*EXERCISE DATA*

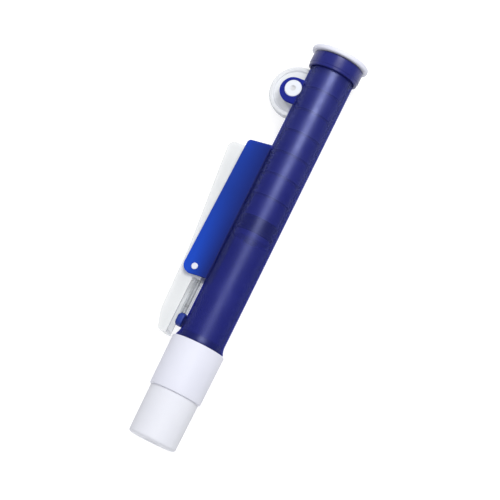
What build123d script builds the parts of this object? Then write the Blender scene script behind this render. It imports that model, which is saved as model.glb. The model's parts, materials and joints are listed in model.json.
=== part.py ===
from build123d import *
from math import acos, cos, pi, radians, sin, sqrt, tan
import os

# Hand pump for pipettes: a thumbwheel drives a toothed plunger in a barrel, and a sprung side lever
# opens an air valve. Everything is modelled upright: Z runs up the barrel from the mouth of the
# chuck, +X points to the wheel and lever side, and the object is symmetric about Y = 0.
# LYING then lays every piece down as it rests on a bench, with the barrel along row +X.

# ---------------------------------------------------------------- driving dimensions (mm)
ROLL = 20.0  # degrees that the lever side dips towards the bench

BARREL_R = 10.4
BORE_R = 9.0
FOOT_Z = 46.2  # where the barrel meets the chuck
BARREL_TOP = 187.0
LIP_R = 11.3  # the barrel flares out to this at its foot
LIP_EDGE = 0.7
FLARE = 4.2

COLLAR_R = 11.9
COLLAR_FOOT = 181.1
COLLAR_TOP = 188.0

WHEEL_X = 11.8
WHEEL_Z = 167.8
WHEEL_R = 12.2
WHEEL_HALF = 2.5
RIM_WIDTH = 2.0
WEB_HALF = 1.6
HUB_R = 6.0
KNURLS = 60
DRIVE = 4.2  # square drive that joins the wheel to its pinions
EAR_R = 5.9
EAR_DROP = 0.7  # the ears hang this much below the wheel's centre
EAR_IN = 4.7
EAR_OUT = 6.8
JOURNAL_R = 3.95
DIMPLE_R = 1.2
RUNNING = 0.05  # radial clearance of every turning fit

MODULE = 0.8
TEETH = 12
PRESSURE = 25.0
BACKLASH = 0.06  # taken off each side's tooth thickness at the pitch line
PINION_IN = 2.6
PINION_OUT = 4.3

STEM_R = 8.2
STEM_TOP = 188.2
SLOT_FOOT = 110.7
SLOT_TOP = 180.7
SLOT_HALF = 2.9
SLOT_X = -2.0
WINDOW_HALF = 5.2
RACK_TEETH = 24
RIB_R = 8.7
RIB_THICK = 0.8
RIB_PITCH = 10.7
FIRST_RIB = 117.5
RIBS = 6
CAP_R = 13.5
CAP_THICK = 2.2
CAP_GAP = 0.3
STUB_R = 4.5  # stub that plugs the cap into the rack
STUB_DEPTH = 4.5

SEAL_FOOT = 100.3
SEAL_TOP = 107.5
SEAL_R = 8.95
RETAINER_FOOT = SEAL_FOOT - 2.2
SCREW_FOOT = RETAINER_FOOT - 1.8
SPINDLE_R = 5.0
FLANGE_R = 8.4
SCREW_R = 1.5
SCREW_HEAD_R = 2.9

CHEEK_IN = 4.3
CHEEK_OUT = 5.5
CHEEK_ROOT = 8.4  # inside the barrel's wall
HOUSING_FOOT = 72.8
HOUSING_FOOT_ROOT = 74.1
HOUSING_TOP = 139.0
HOUSING_TOP_ROOT = 140.3
HOUSING_X_FOOT = 21.7
HOUSING_X_TOP = 20.3
HOUSING_WALL = 1.5

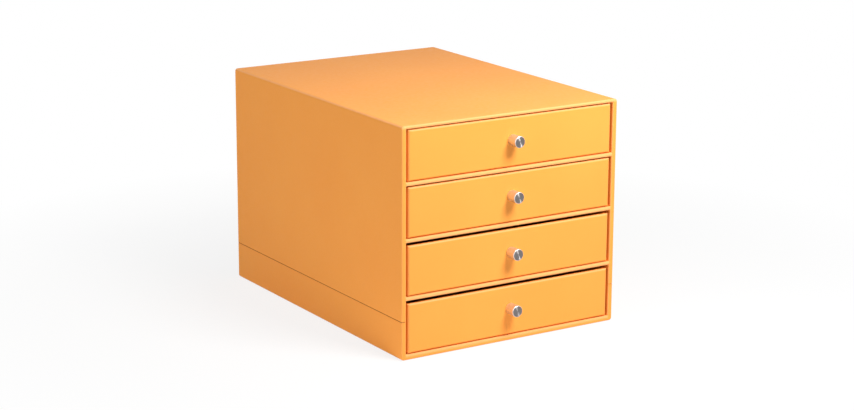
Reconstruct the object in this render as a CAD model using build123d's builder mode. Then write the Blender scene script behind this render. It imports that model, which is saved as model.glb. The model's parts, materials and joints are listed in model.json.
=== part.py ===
"""Desktop set of four mini drawers: a paper-covered board case, four board trays and metal knobs.

Millimetres, +X to the right, +Y to the back, +Z up. The origin is the middle of the case's
footprint, on the surface that the case stands on. The drawers are closed. Bays, drawers and
shelves are numbered from the top.
"""

import os

from build123d import *

os.makedirs("parts", exist_ok=True)

# ---------------------------------------------------------------- sheet materials
PAPER_T = 0.3
SIDE_BOARD_T = 3.0
SIDE_LINER_T = 1.2
TOP_BOARD_T = 2.5
BASE_BOARD_T = 3.0
BASE_LINER_T = 1.4
BACK_BOARD_T = 2.5
SHELF_BOARD_T = 3.0
TRAY_FRONT_T = 3.0
TRAY_WALL_T = 2.0
TRAY_BASE_T = 2.0

# ---------------------------------------------------------------- case
CASE_WIDTH = 236.0
CASE_DEPTH = 318.0
BAY_1_SPARE = 1.1
BAY_2_SPARE = 1.4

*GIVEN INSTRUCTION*
Repeat the whole listing exactly, keeping every line intact.

*OUTPUT FOR THIS TASK*
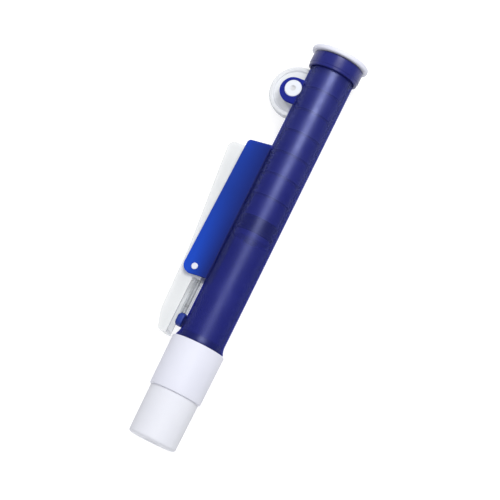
What build123d script builds the parts of this object? Then write the Blender scene script behind this render. It imports that model, which is saved as model.glb. The model's parts, materials and joints are listed in model.json.
=== part.py ===
from build123d import *
from math import acos, cos, pi, radians, sin, sqrt, tan
import os

# Hand pump for pipettes: a thumbwheel drives a toothed plunger in a barrel, and a sprung side lever
# opens an air valve. Everything is modelled upright: Z runs up the barrel from the mouth of the
# chuck, +X points to the wheel and lever side, and the object is symmetric about Y = 0.
# LYING then lays every piece down as it rests on a bench, with the barrel along row +X.

# ---------------------------------------------------------------- driving dimensions (mm)
ROLL = 20.0  # degrees that the lever side dips towards the bench

BARREL_R = 10.4
BORE_R = 9.0
FOOT_Z = 46.2  # where the barrel meets the chuck
BARREL_TOP = 187.0
LIP_R = 11.3  # the barrel flares out to this at its foot
LIP_EDGE = 0.7
FLARE = 4.2

COLLAR_R = 11.9
COLLAR_FOOT = 181.1
COLLAR_TOP = 188.0

WHEEL_X = 11.8
WHEEL_Z = 167.8
WHEEL_R = 12.2
WHEEL_HALF = 2.5
RIM_WIDTH = 2.0
WEB_HALF = 1.6
HUB_R = 6.0
KNURLS = 60
DRIVE = 4.2  # square drive that joins the wheel to its pinions
EAR_R = 5.9
EAR_DROP = 0.7  # the ears hang this much below the wheel's centre
EAR_IN = 4.7
EAR_OUT = 6.8
JOURNAL_R = 3.95
DIMPLE_R = 1.2
RUNNING = 0.05  # radial clearance of every turning fit

MODULE = 0.8
TEETH = 12
PRESSURE = 25.0
BACKLASH = 0.06  # taken off each side's tooth thickness at the pitch line
PINION_IN = 2.6
PINION_OUT = 4.3

STEM_R = 8.2
STEM_TOP = 188.2
SLOT_FOOT = 110.7
SLOT_TOP = 180.7
SLOT_HALF = 2.9
SLOT_X = -2.0
WINDOW_HALF = 5.2
RACK_TEETH = 24
RIB_R = 8.7
RIB_THICK = 0.8
RIB_PITCH = 10.7
FIRST_RIB = 117.5
RIBS = 6
CAP_R = 13.5
CAP_THICK = 2.2
CAP_GAP = 0.3
STUB_R = 4.5  # stub that plugs the cap into the rack
STUB_DEPTH = 4.5

SEAL_FOOT = 100.3
SEAL_TOP = 107.5
SEAL_R = 8.95
RETAINER_FOOT = SEAL_FOOT - 2.2
SCREW_FOOT = RETAINER_FOOT - 1.8
SPINDLE_R = 5.0
FLANGE_R = 8.4
SCREW_R = 1.5
SCREW_HEAD_R = 2.9

CHEEK_IN = 4.3
CHEEK_OUT = 5.5
CHEEK_ROOT = 8.4  # inside the barrel's wall
HOUSING_FOOT = 72.8
HOUSING_FOOT_ROOT = 74.1
HOUSING_TOP = 139.0
HOUSING_TOP_ROOT = 140.3
HOUSING_X_FOOT = 21.7
HOUSING_X_TOP = 20.3
HOUSING_WALL = 1.5

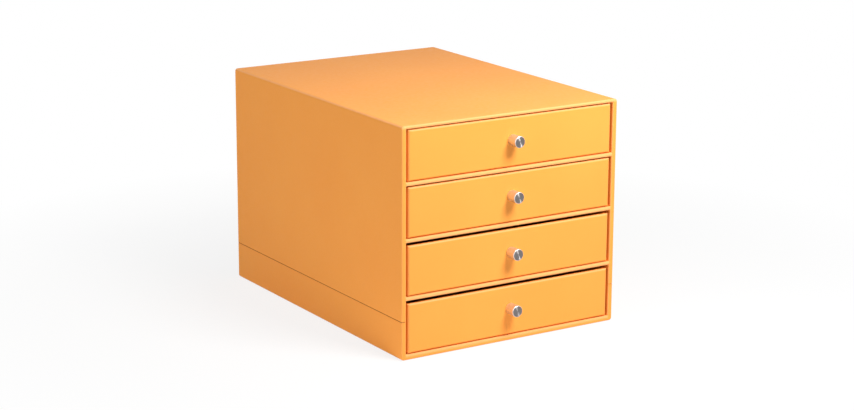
Reconstruct the object in this render as a CAD model using build123d's builder mode. Then write the Blender scene script behind this render. It imports that model, which is saved as model.glb. The model's parts, materials and joints are listed in model.json.
=== part.py ===
"""Desktop set of four mini drawers: a paper-covered board case, four board trays and metal knobs.

Millimetres, +X to the right, +Y to the back, +Z up. The origin is the middle of the case's
footprint, on the surface that the case stands on. The drawers are closed. Bays, drawers and
shelves are numbered from the top.
"""

import os

from build123d import *

os.makedirs("parts", exist_ok=True)

# ---------------------------------------------------------------- sheet materials
PAPER_T = 0.3
SIDE_BOARD_T = 3.0
SIDE_LINER_T = 1.2
TOP_BOARD_T = 2.5
BASE_BOARD_T = 3.0
BASE_LINER_T = 1.4
BACK_BOARD_T = 2.5
SHELF_BOARD_T = 3.0
TRAY_FRONT_T = 3.0
TRAY_WALL_T = 2.0
TRAY_BASE_T = 2.0

# ---------------------------------------------------------------- case
CASE_WIDTH = 236.0
CASE_DEPTH = 318.0
BAY_1_SPARE = 1.1
BAY_2_SPARE = 1.4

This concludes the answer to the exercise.